Hola básicamente un ozonizador de agua es un elevador de tensión.


----------



## DOSMETROS (Jul 13, 2014)

En verdad no se si se puede ozonizar directamente el agua , o si se ozoniza el aire , y éste es absorbido 

Fijate por aqui :

https://www.forosdeelectronica.com/busqueda.htm?cx=partner-pub-2315955773772045%3A8229477962&cof=FORID%3A10&ie=ISO-8859-1&q=ozonizador&siteurl=www.forosdeelectronica.com%2Fsearch.php%3Fsearchid%3D1012482&ref=www.forosdeelectronica.com%2Fsearch.php%3Fsearchid%3D1012480&ss=4320j2449408j10


----------



## solaris8 (Jul 13, 2014)

si trabaja como en un jacuzzy, el ozono se inyecta en el agua


----------



## dearlana (Jul 13, 2014)

eagc1980 dijo:


> buenos dias amigos espero que esten bien, les escribo para que me colaboren con la elaboracion de un circuito de un ozono para agua ya que el que esta en casa la tarjeta se quemo de tal manera que no se puede reparar y comprar un reemplazo aqui en venezuela es muy costoso espero que puedan enviarme algun circuito para elaborar la pcb. ...



------------------------------------------------------------------------------------------

Hola eagc1980:

Hazte un multiplicador de tensión como este.

Los diodos son 1N4007.

Los condensadores son de 0,1 Microfaradios 400 Voltios No polarizados.

Aprovecha las puntas y los aros metálicos del ozonizador viejo.

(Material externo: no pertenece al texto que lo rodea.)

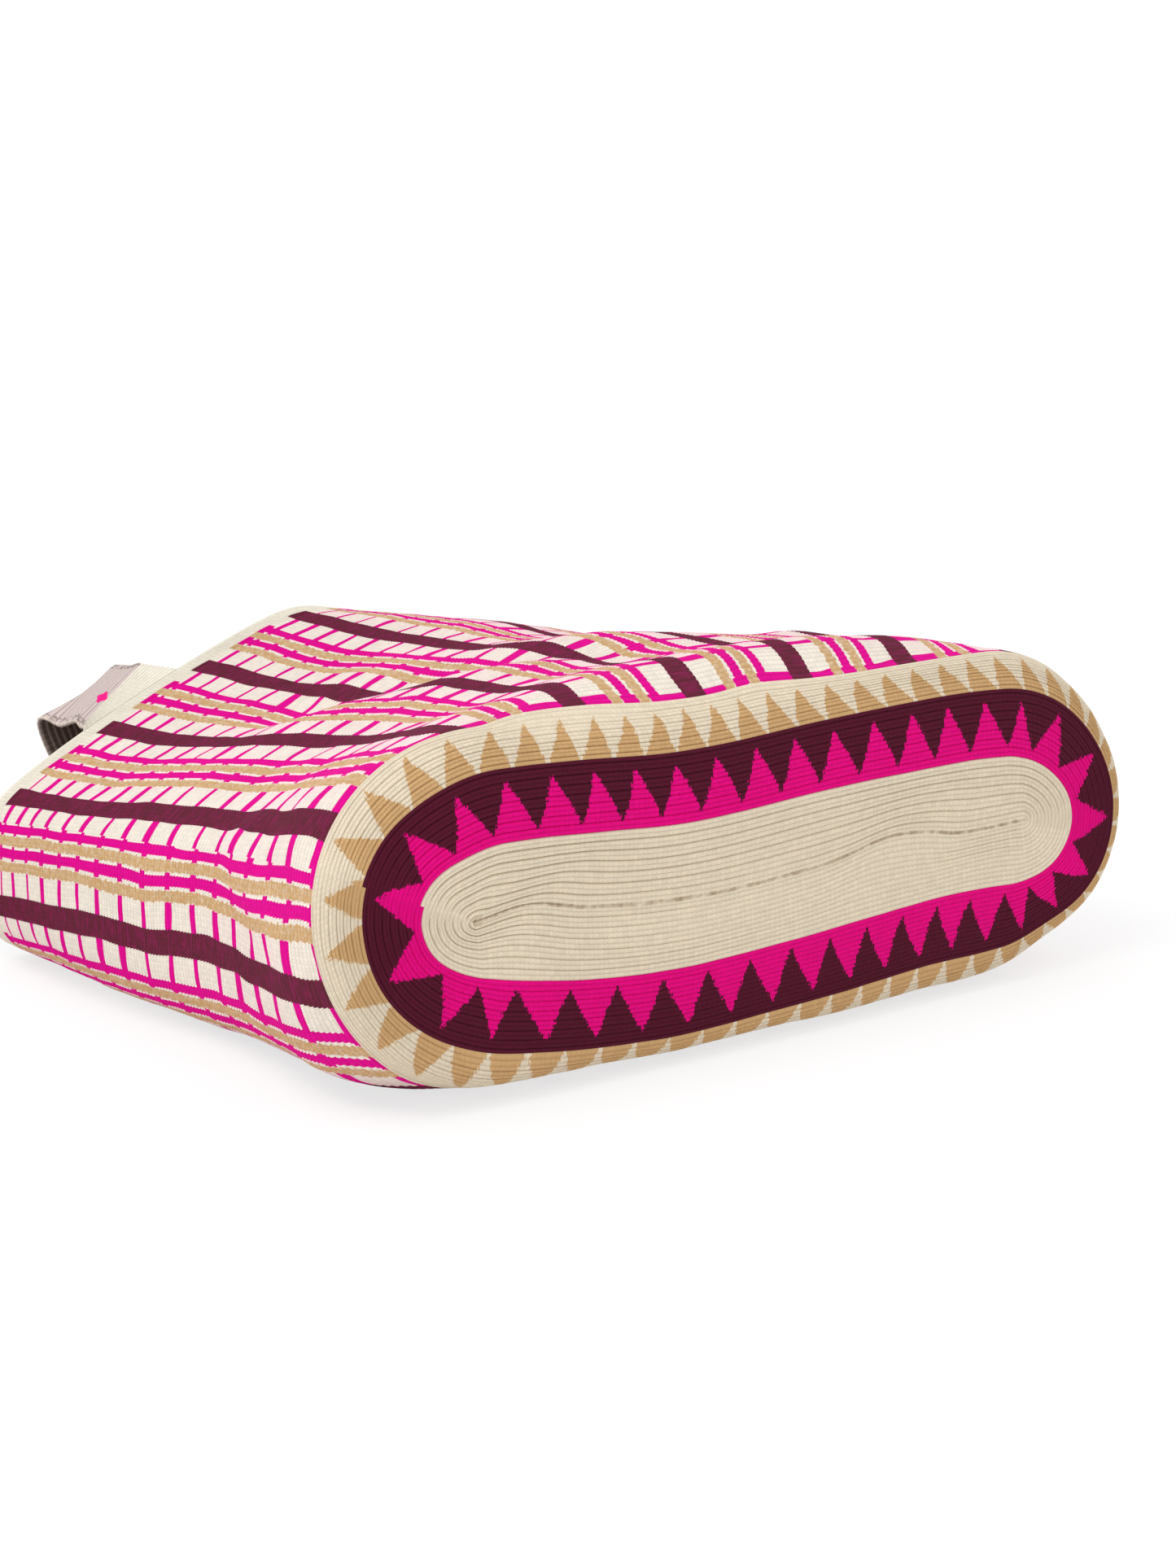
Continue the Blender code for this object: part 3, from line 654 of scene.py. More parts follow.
def border_teeth(rows, on_oval):
    """The count of the border's teeth along each round. On their way outwards the teeth lean back and
    curve."""
    outwards = np.clip((rows - TEETH_END) / TOOTH_ROUNDS, 0, 1)[:, None]
    lean, curve = (np.interp(np.mod(on_oval, 1), *np.transpose(table)) for table in (TOOTH_LEAN, TOOTH_CURVE))
    bend = 0.2 * outwards + curve * 4 * outwards * (1 - outwards)
    return counted(BORDER_PLACES, BORDER_TOTAL, on_oval) + bend - lean * (0.6 * outwards**3 + 0.4 * outwards)


def make_base():
    size = sizes()
    form = BagForm()
    share = np.arange(STEPS_ROUND + 1) / STEPS_ROUND
    on_oval = share + CAP_SPREAD / (4 * math.pi) * np.sin(4 * math.pi * share) + TWIST
    counts = np.linspace(-0.5, BASE_ROUNDS + 0.5, (BASE_ROUNDS + 1) * BASE_STEPS_A_ROUND + 1)
    places = base_places(counts, share, on_oval)
    outer, normals = form.skin(places)
    edge = np.clip(np.minimum(places, BASE_ROUNDS + edge_strays(share) - places) * 2, 0, 1)
    wander = size.unevenness * (unevenness(outer, 0.045, 1) + 0.35 * unevenness(outer, 0.014, 4))
    relief = (wander - base_grooves(counts, share, outer)) * edge
    inside_places = np.linspace(BASE_ROUNDS, 0, BASE_INSIDE_STEPS)
    inner, inner_normals = form.skin(inside_places[:, None] * (1 + edge_strays(share) / BASE_ROUNDS))
    inner_normals[-1] = (0, -1, 0)
    inner = inner - inner_normals * size.wall
    points = close_underside(np.concatenate([outer + normals * relief[..., None], inner]))

    rows = np.concatenate([counts, inside_places])
    stitch = stitch_counts(np.concatenate([outer, inner]))
    tooth = np.broadcast_to(counted(TEETH_PLACES, TEETH_TOTAL, on_oval), points.shape[:2])
    per_stitch = np.gradient(tooth, axis=1) / np.maximum(np.gradient(stitch[0], axis=1), 1e-3)
    first_teeth = per_stitch[np.argmin(np.abs(counts - CREAM_ROUNDS - 2.5))]
    maps = {
        "Stitches": np.stack(np.broadcast_arrays(stitch, rows[:, None]), axis=-1),
        "Teeth": np.stack([tooth, per_stitch], axis=-1),
        "Border": np.stack([border_teeth(rows, on_oval), np.minimum(per_stitch / first_teeth, 1.2)], axis=-1),
    }
    return finished_piece(rolled_mesh("bag_base", points, maps), base_material(), "crochet", "bag_shell")


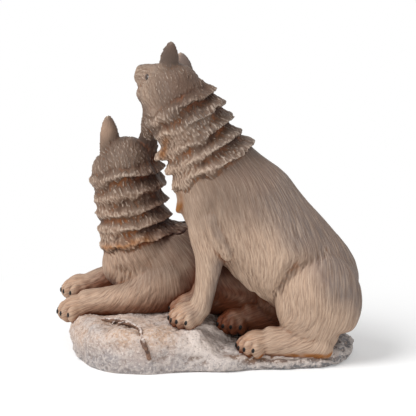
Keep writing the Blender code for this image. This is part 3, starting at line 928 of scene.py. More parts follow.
def rock_level(x, y):
    fall = min(1, max(0, (x - 0.3 * y + 14) / 34))
    mound = max(1 - fall * fall * (3 - 2 * fall), ROCK_LEDGE)
    rough = 1.6 * noise.fractal(Vector((x, y, 0)) / 9, 0.8, 2.0, 3)
    drift = 3.0 * math.exp(-((x + 5) ** 2 + (y + 19) ** 2) / 55)
    return ROCK_EDGE + (ROCK_HEIGHT - ROCK_EDGE) * mound + rough + drift


plan = [ROCK_PLAN[-1], *ROCK_PLAN, *ROCK_PLAN[:2]]
rims = [
    on_spline(*plan[i : i + 4], step / 8) for i in range(len(ROCK_PLAN)) for step in range(8)
]
sides = (
    (0.94, -0.15),
    (0.96, 0.0),
    (0.985, 0.2),
    (1.0, 0.45),
    (0.998, 0.68),
    (0.985, 0.86),
    (0.96, 0.96),
)
top = ((share, 1.0) for share in (0.91, 0.86, 0.8, 0.73, 0.64, 0.52, 0.4, 0.24, 0.08))
rings = []
for share, lift in (*sides, *top):
    ring = []
    for x, y in rims:
        crag = 1 + 0.035 * noise.noise(Vector((x / 11, y / 11, 4 * lift)))
        x = ROCK_CENTRE[0] + (x - ROCK_CENTRE[0]) * share * crag
        y = ROCK_CENTRE[1] + (y - ROCK_CENTRE[1]) * share * crag
        ring.append((x, y, lift * rock_level(x, y)))
    rings.append(ring)
ROCK_VOXEL, ROCK_THUMB = 0.55, 0.5
rock = one_skin("snowy_rock", [rolled_grid("rock", rings)], ROCK_VOXEL, ROCK_THUMB)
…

Puedes ponerle más etapas al multiplicador hasta obtener 10000 Voltios CC o más.

Entre el 1 y el 2 conectas los 220 V. AC.

Entre el 1 y el 4 obtienes la MAT.

Ten precaución con las altas tensiones en juego.

¡Suerte!.


----------



## dmc (Jul 14, 2014)

Podes, por favor subir una fotografía del equipo y de la placa para darnos una idea de la potencia que se maneja.


----------